Bako, 12, from Ambohimidy, a remote village in southeast Madagascar, is one of the recipients. Her parents couldn’t afford an education for all their children, but given Bako’s slight handicap in one of her legs, she said, “they decided to invest in mine, since they thought that the others are at least healthy enough to use their bodies to work.”

Last academic year, Bako’s parents had to borrow money to pay the school fees at Tsiately Junior Secondary school, and to buy notebooks and pens. If Bako hadn’t received the scholarship, she would have dropped out of school.  “I am the only child in my family who really got to study,” she said. 

Investment in the future

When the ‘Post-primary Education for Girls’ project started in Vangaindrano district in 2008, there were only 53 girls for every 100 boys enrolled in lower secondary in the district.

Registration and teacher fees limit access to education in the region and many children do not complete primary school. At junior secondary level, the disparities become even wider, as adolescence and cultural beliefs start to become an obstacle for girls to continue their schooling.

“We started this project because we believe that investing in girls’ education, especially at the post-primary level, is one of the keys to achieving gender equality and development,” said UNICEF Madagascar Education Chief Margarita Focas Licht.

Last year, Bako walked two hours every day to get to school. She missed some days because her leg became swollen and hurt too much to complete the daily journey, and she now has to repeat a grade. This year, she is staying at her aunt’s house close to school during the week in order to advance her studies. Bako also has a mentor, who helps plan the scholarship funding, encourages her and gives her advice.

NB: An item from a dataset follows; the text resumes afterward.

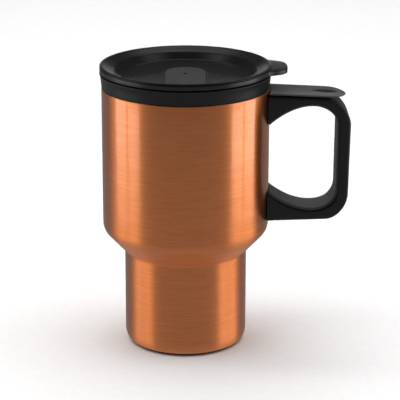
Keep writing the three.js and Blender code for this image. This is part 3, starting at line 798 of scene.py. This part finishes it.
def combine(base, operation, *tools):
    """Joins tools to a piece or cuts them out of it, and removes them."""
    for tool in tools:
        step = base.modifiers.new("step", "BOOLEAN")
        step.operation, step.solver, step.object = operation, "EXACT", tool
    bpy.context.view_layer.update()
    shape = base.evaluated_get(bpy.context.evaluated_depsgraph_get())
    worked = bpy.data.meshes.new_from_object(shape)
    base.modifiers.clear()
    base.data = worked
    for tool in tools:
        bpy.data.objects.remove(tool)
    tidy_mesh(base)


slider_low, slider_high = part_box("drink_slider")
slider_half = slider_high.x
slider_travel = 12 * mm
slot_front = -(bead_radius - 4.4 * mm)
stem_x, stem_y = 6 * mm, -9.5 * mm
vent_y = -2.7 * mm
vent_half = 1.1 * mm
rail_front, rail_rear, rail_height = -28.6 * mm, 4 * mm, 0.9 * mm
lid = lid_moulding()
rails = []
for side in (-1, 1):
    inner, outer = sorted((side * (slider_half + clearance), side * (slider_half + 1.3 * mm)))
    low, high = (inner, rail_front, floor_top - 1 * mm), (outer, rail_rear, floor_top + rail_height)
    rails.append(block(f"rail_{side}", low, high, 0.4 * mm))
combine(lid, "UNION", *rails)
through = floor_under - 1 * mm, floor_top + 1 * mm
slot_half, slot_width = 8.5 * mm, 7 * mm
floor_vent = vent_y + slider_travel
slot_low, slot_high = (-slot_half, slot_front, through[0]), (slot_half, slot_front + slot_width, through[1])
vent_low = (-vent_half, floor_vent - vent_half, through[0])
vent_high = (vent_half, floor_vent + vent_half, through[1])
openings = [block("slot", slot_low, slot_high, 2.2 * mm), block("vent", vent_low, vent_high, 1.09 * mm)]
for side in (-1, 1):
    low = (side * stem_x - 1 * mm, stem_y - 2.8 * mm, through[0])
    high = (side * stem_x + 1 * mm, stem_y + slider_travel + 2.8 * mm, through[1])
    openings.append(block(f"guide_{side}", low, high, 0.9 * mm))
combine(lid, "DIFFERENCE", *openings)
lid_black = moulded("lid plastic", (0.003, 0.003, 0.0033), (0.005, 0.005, 0.0055), 0.30, 0.28, 0.2, 0.4)
fit(lid, lid_black, "lid", "black_plastic", "lid_body")

# ---- Lid gasket ---------------------------------------------------------------------------------
# A silicone ring with a pointed lip sits in the plug's groove, and rubs on the liner when the lid is in.

gasket_middle = (gasket_low.z + gasket_high.z) / 2
gasket_inner = plug_radius - 1.15 * mm
lip_tip = gasket_high.x
gasket_profile = np.vstack(
    [
        [(gasket_inner, gasket_low.z), (plug_radius - 0.1 * mm, gasket_low.z)],
        [(plug_radius, gasket_low.z + 0.3 * mm), (plug_radius, gasket_middle - 0.45 * mm)],
        arc((lip_tip - 0.12 * mm, gasket_middle), 0.12 * mm, -70, 70, 5),
        [(plug_radius, gasket_middle + 0.45 * mm), (plug_radius, gasket_high.z - 0.3 * mm)],
        [(plug_radius - 0.1 * mm, gasket_high.z), (gasket_inner, gasket_high.z)],
    ]
)
fit(turned("plug_gasket", gasket_profile), grey_silicone, "lid", "silicone", "lid_gasket")

# ---- Drink slider -------------------------------------------------------------------------------
# A dark grey plate lies on the lid's floor between the rails. Pushed back by the lip along its front
# edge, it uncovers the drink slot, and its small vent comes over the vent in the floor.

slider_front = -slider_low.y
slider_rear = slider_high.y
slider_bottom = floor_top + clearance
slider_face = slider_bottom + 0.9 * mm


def slider_outline():
    """A front edge that follows the floor's edge, straight sides and a round rear end."""
    reach = math.degrees(math.asin(slider_half / slider_front))
    front = arc((0, 0), slider_front, -90 - reach, -90 + reach, 28)
    round_y = slider_rear - slider_half
    side = line(front[-1], (slider_half, round_y), 24)[1:]
    rear = arc((0, round_y), slider_half, 0, 180, 48)
    other = line((-slider_half, round_y), front[0], 24)[1:]
    return np.vstack([front, side, rear, other])


def slider_upper(x, y):
    """Flat, rising in a smooth ramp to the thumb lip along the front edge."""
    from_front = slider_front - np.hypot(x, y)
    share = np.clip(1 - from_front / (4.5 * mm), 0, 1) * (y < 0)
    return slider_face + 1.2 * mm * share**2 * (3 - 2 * share)


def slider_lower(x, y):
    """Flat, one clearance above the lid's floor."""
    return slider_bottom + 0 * x


edge_round = 0.3 * mm
slider = plate("slider_plate", slider_outline(), slider_upper, slider_lower, edge_round, edge_round, 40)
stems = []
for side in (-1, 1):
    low = (side * stem_x - 0.7 * mm, stem_y - 2.5 * mm, slider_low.z)
    high = (side * stem_x + 0.7 * mm, stem_y + 2.5 * mm, slider_bottom + 0.3 * mm)
    stems.append(block(f"stem_{side}", low, high, 0.3 * mm))
combine(slider, "UNION", *stems)
vent_low = (-0.85 * mm, vent_y - 1.3 * mm, slider_bottom - 1 * mm)
vent_high = (0.85 * mm, vent_y + 1.3 * mm, slider_face + 1 * mm)
combine(slider, "DIFFERENCE", block("slider_vent", vent_low, vent_high, 0.8 * mm))
slider_grey = moulded("slider plastic", (0.024, 0.024, 0.025), (0.032, 0.032, 0.033), 0.5, 0.2, 0.45)
fit(slider, slider_grey, "slider", "grey_plastic", "drink_slider")
cover("slider_keeper", satin_black)

# ---- Studio -------------------------------------------------------------------------------------
# The mug stands on pale paper, lit from overhead. At each side a two-panel soft box, brightest at its
# top and fading downwards, draws the tall highlights, and small lamps pick out the lid and the thumb
# rest. The room is dark above and lighter below, and the paper is kept out of the reflections.

floor = bpy.data.objects.new("studio_floor", bpy.data.meshes.new("studio_floor"))
bpy.context.scene.collection.objects.link(floor)
half = 6.0
corners = [(-half, -half, 0), (half, -half, 0), (half, half, 0), (-half, half, 0)]
floor.data.from_pydata(corners, [], [(0, 1, 2, 3)])
floor.visible_glossy = False
floor.visible_shadow = False
paper, paper_tree, paper_shader = new_material("pale paper")
paper_place = node(paper_tree, "TexCoord").outputs["Object"]
fibre = node(paper_tree, "TexNoise", Vector=paper_place, Scale=220.0, Detail=3.0)
fibre_share = spread(paper_tree, fibre.outputs[0], 0.0, 1.0, 0.35, 0.65)
paper_colour = tint(paper_tree, fibre_share, (0.87, 0.87, 0.87), (0.89, 0.89, 0.89))
paper_tree.links.new(paper_colour, paper_shader.inputs["Base Color"])
paper_shader.inputs["Roughness"].default_value = 0.8
paper_shader.inputs["Specular IOR Level"].default_value = 0.0
floor.data.materials.append(paper)


def soft_box(name, place, aim, width, height, glow, mirrored=True):
    """An area light of this size that stands at a place and faces another. Its glow is the radiance of its
    front, so its power is pi times glow times its area."""
    lamp = bpy.data.lights.new(name, "AREA")
    lamp.shape, lamp.size, lamp.size_y = "RECTANGLE", width, height
    lamp.energy = math.pi * glow * width * height
    holder = bpy.data.objects.new(name, lamp)
    bpy.context.scene.collection.objects.link(holder)
    place, aim = Vector(place), Vector(aim)
    holder.location = place
    holder.rotation_mode = "QUATERNION"
    holder.rotation_quaternion = (aim - place).to_track_quat("-Z", "Y")
    holder.visible_camera = False
    holder.visible_glossy = mirrored
    return holder


box_distance = 1.0
strip_top, box_top = 0.08, 0.95
strip_sides = ((-0.505, -0.14), (-0.09, 0.29))  # the near and far sides of the two lit strips, in y
left_levels, left_glows = (0.08, 0.0, -0.05, -0.10, -0.16, -0.24), (2.7, 2.2, 1.7, 1.2, 0.7)
right_levels, right_glows = (0.08, -0.02, -0.08, -0.12, -0.17, -0.24), (3.4, 2.9, 2.0, 1.3, 0.8)
for side, levels, glows in ((-1, left_levels, left_glows), (1, right_levels, right_glows)):
    for high, low, glow in zip(levels, levels[1:], glows):
        for near, far in strip_sides:
            middle = ((near + far) / 2, (low + high) / 2)
            place = (side * box_distance, *middle)
            soft_box(f"strip_{side}_{near}_{low}", place, (0, *middle), far - near, high - low, glow)
    middle = (0.0, (strip_top + box_top) / 2)
    soft_box(f"panel_{side}", (side * box_distance, *middle), (0, *middle), 1.0, box_top - strip_top, 1.1)
soft_box("overhead", (0, 0.2, 2.0), (0, 0.1, 0), 2.4, 2.4, 3.0, mirrored=False)
soft_box("back_overhead", (0, 1.25, 1.9), (0, 0, 0.15), 1.5, 0.45, 1.3)
for side in (-1, 1):
    soft_box(f"side_overhead_{side}", (side * 0.85, -0.05, 1.5), (0, 0, 0.15), 0.5, 0.5, 1.2)
soft_box("back_low", (0, 1.5, 0.24), (0, 0, 0.14), 0.8, 0.30, 0.8)

world = bpy.data.worlds.new("studio")
bpy.context.scene.world = world
world.use_nodes = True
air = world.node_tree
room = air.nodes["Background"]
room.inputs[0].default_value = (1, 1, 1, 1)
way = node(air, "SeparateXYZ", Vector=node(air, "TexCoord").outputs["Generated"]).outputs
# Light from below the horizon fades towards the back, and above it the room is nearly dark.
low_light = spread(air, way[1], 0.42, 0.24, -0.1, 0.6)
height_share = spread(air, way[2], 0.0, 1.0, -0.06, 0.08)
air.links.new(spread(air, height_share, low_light, 0.07), room.inputs[1])
backdrop = node(air, "Background", Strength=1.0)
backdrop.inputs[0].default_value = (1, 1, 1, 1)
either = node(air, "MixShader", i0=node(air, "LightPath").outputs["Is Camera Ray"])
air.links.new(room.outputs[0], either.inputs[1])
air.links.new(backdrop.outputs[0], either.inputs[2])
air.links.new(either.outputs[0], air.nodes["World Output"].inputs["Surface"])

eye = bpy.data.cameras.new("eye")
eye.sensor_width = 36
eye.lens = 161.1
viewer = bpy.data.objects.new("eye", eye)
bpy.context.scene.collection.objects.link(viewer)
viewer.location = (0, -0.9383, 0.3770)
viewer.rotation_euler = (math.radians(90 - 17.583), math.radians(-0.118), math.radians(-0.446))
bpy.context.scene.camera = viewer
bpy.context.scene.view_settings.view_transform = "Standard"

bpy.context.view_layer.update()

“Sometimes, it’s disturbing when boys tease me about the way I walk when I go up to the blackboard,” she said. “It’s really nice that I have someone other than my mother who takes care of me.”

Changing perceptions

Another adolescent Malagasy girl, Léoncine, 13, who is in seventh grade at Mahabe Junior Secondary School, is now on a path to a better future, as well. Raised by her grandmother, she worked last summer vacation through November in order to afford the school fees.

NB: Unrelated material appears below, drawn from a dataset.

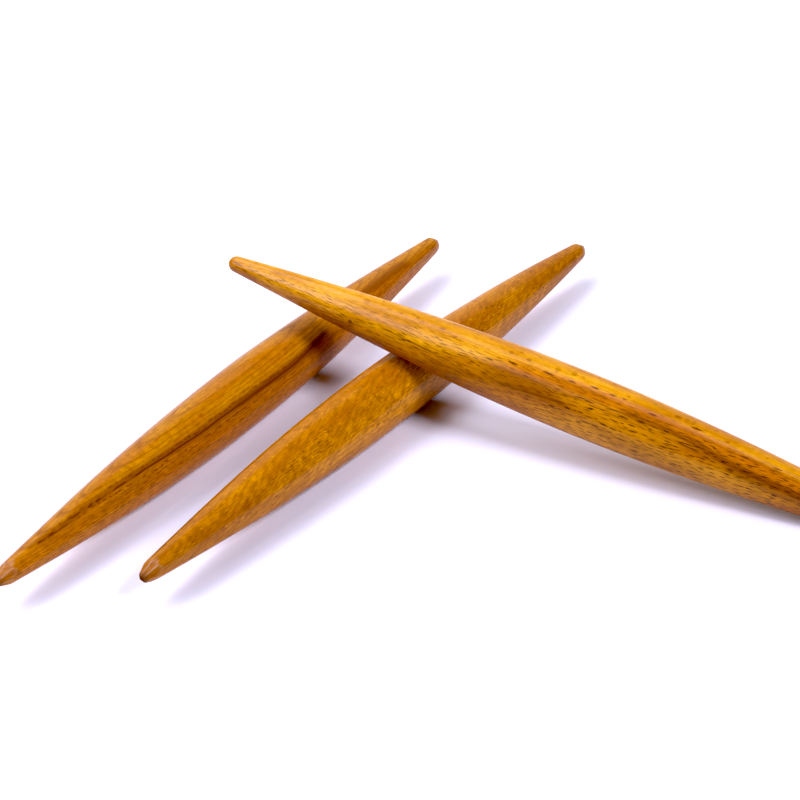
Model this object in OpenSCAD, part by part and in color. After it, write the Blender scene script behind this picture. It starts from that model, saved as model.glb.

She only returned to school the following month, when she was finally able to pay. This year, the fees have gone up to 50,000 Ariary (about $25). “Without the scholarship, I couldn’t have continued school,” said Léoncine.

For Fabiola, 14, also in seventh grade at the same school, the scholarship has helped change her parents’ attitude towards girls. One of 11 siblings, she was going to leave school this year so her younger brother could enter junior secondary. Fabiola was doing so well at school, however, that her mother tried to negotiate with her dad, but he said that supporting their son took priority.

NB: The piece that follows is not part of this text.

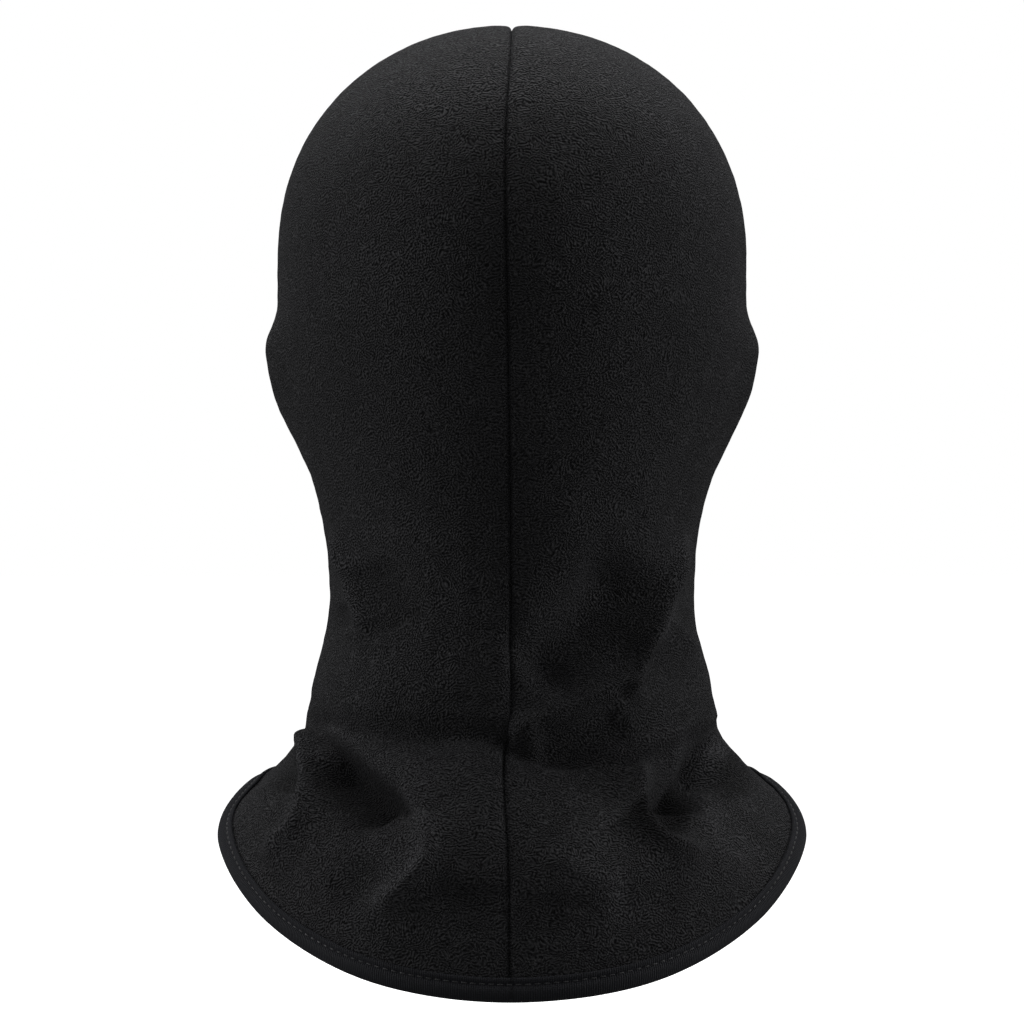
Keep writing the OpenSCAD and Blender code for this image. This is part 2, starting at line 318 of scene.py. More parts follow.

“So I was told ‘If we cannot afford to send you to school this year, we are going to marry you off.’ I was really sad, as I didn’t feel ready,” she recalls.

“When I learned that I would get the scholarship, I was so happy I ran to tell my mother,” Fabiola went on. “My parents were both very happy, and told me that I need to continue as far as possible.”

The opportunity at an education has already had a profound effect. Fabiola now wants to become a high school teacher: “I want to become a role model for others, the way my teacher is for me.”